▶ **Saved data entries**:
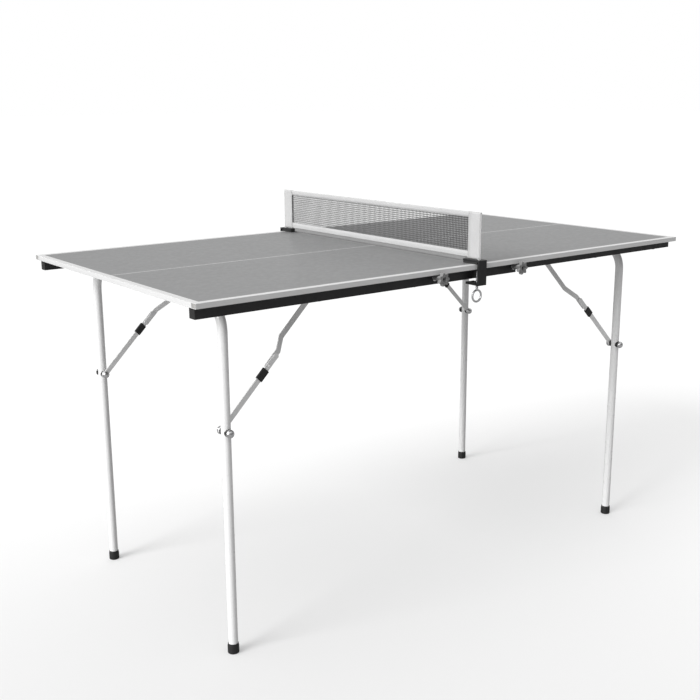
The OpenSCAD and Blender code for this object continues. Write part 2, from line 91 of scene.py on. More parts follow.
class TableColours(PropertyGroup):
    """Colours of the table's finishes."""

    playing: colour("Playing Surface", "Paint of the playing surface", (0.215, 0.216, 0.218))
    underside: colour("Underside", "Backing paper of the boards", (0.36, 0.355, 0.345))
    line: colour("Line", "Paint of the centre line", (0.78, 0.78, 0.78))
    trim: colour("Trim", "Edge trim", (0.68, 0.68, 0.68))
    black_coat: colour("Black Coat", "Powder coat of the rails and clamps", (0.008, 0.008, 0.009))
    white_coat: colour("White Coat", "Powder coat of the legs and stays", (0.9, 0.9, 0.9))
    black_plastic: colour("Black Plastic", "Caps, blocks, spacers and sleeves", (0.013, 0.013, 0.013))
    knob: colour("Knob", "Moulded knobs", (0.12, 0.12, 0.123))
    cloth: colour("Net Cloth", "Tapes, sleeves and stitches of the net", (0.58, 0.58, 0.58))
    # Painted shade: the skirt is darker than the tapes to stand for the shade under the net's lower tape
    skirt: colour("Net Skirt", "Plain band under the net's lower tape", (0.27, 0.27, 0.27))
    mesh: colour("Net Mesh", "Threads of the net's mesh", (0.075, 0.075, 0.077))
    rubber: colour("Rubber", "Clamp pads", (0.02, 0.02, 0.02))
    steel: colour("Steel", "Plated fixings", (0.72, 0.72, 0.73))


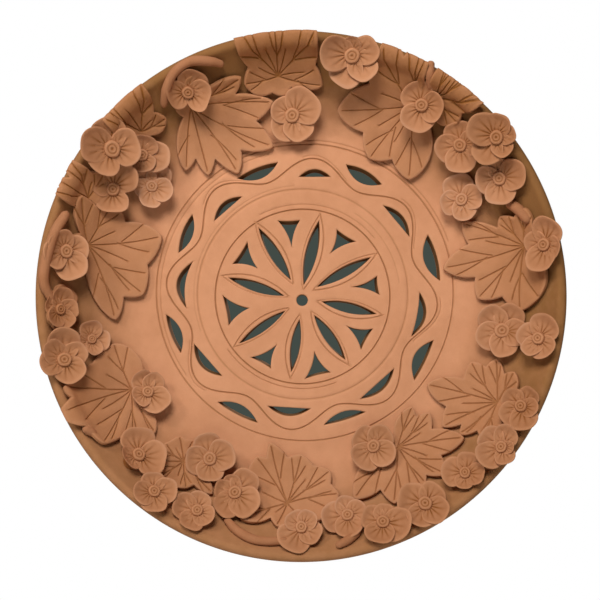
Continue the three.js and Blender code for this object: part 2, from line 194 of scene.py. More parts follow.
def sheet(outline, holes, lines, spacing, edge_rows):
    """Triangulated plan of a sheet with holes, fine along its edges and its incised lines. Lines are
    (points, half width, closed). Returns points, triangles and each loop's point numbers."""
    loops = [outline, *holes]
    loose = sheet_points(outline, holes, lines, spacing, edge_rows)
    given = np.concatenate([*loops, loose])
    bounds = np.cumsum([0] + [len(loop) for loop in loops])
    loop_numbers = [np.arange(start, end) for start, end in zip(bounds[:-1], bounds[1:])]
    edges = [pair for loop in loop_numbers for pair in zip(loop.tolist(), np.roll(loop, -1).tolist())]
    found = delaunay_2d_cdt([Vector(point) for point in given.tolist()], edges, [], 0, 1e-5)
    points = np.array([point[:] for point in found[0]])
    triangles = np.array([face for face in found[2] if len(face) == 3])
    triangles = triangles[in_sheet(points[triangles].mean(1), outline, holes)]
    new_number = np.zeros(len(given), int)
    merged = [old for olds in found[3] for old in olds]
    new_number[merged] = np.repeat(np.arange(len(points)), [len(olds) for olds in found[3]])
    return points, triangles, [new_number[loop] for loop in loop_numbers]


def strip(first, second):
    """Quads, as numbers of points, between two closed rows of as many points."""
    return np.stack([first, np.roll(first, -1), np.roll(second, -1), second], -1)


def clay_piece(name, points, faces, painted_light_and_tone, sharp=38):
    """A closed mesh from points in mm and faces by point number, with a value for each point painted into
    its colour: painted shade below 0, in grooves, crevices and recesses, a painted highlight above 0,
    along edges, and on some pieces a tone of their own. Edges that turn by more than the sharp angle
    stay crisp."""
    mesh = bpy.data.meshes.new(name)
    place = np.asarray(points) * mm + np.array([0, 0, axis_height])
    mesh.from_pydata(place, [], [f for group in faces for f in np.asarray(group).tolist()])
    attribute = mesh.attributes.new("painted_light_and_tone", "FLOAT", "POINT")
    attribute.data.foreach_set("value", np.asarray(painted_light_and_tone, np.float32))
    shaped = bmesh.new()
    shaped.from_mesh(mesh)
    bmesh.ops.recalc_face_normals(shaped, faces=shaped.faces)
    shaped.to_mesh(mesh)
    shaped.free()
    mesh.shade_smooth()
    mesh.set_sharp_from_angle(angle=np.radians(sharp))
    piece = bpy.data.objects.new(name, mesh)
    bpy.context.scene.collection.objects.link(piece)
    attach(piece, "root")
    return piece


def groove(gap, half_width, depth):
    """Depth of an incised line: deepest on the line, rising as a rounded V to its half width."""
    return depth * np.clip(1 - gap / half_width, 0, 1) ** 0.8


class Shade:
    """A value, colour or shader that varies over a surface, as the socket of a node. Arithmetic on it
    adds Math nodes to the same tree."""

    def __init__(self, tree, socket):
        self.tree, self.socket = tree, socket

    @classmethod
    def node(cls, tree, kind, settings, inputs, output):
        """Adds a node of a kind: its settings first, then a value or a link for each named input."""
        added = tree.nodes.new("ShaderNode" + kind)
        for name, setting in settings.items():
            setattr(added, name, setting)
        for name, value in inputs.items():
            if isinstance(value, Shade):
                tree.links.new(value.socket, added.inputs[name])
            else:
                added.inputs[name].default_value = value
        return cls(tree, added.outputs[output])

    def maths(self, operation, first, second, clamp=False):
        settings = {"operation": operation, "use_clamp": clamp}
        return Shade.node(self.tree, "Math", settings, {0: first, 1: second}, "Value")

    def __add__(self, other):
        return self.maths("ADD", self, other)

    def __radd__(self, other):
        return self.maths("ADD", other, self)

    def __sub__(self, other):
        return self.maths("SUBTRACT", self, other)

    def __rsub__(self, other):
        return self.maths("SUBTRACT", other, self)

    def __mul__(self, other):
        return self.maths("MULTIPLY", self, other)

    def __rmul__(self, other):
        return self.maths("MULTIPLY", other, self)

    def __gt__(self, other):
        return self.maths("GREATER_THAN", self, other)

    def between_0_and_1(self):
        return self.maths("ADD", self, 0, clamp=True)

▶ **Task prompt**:
Sift through the entries and copy every line with "follow".

▶ **Answer below**:
The OpenSCAD and Blender code for this object continues. Write part 2, from line 91 of scene.py on. More parts follow.
Continue the three.js and Blender code for this object: part 2, from line 194 of scene.py. More parts follow.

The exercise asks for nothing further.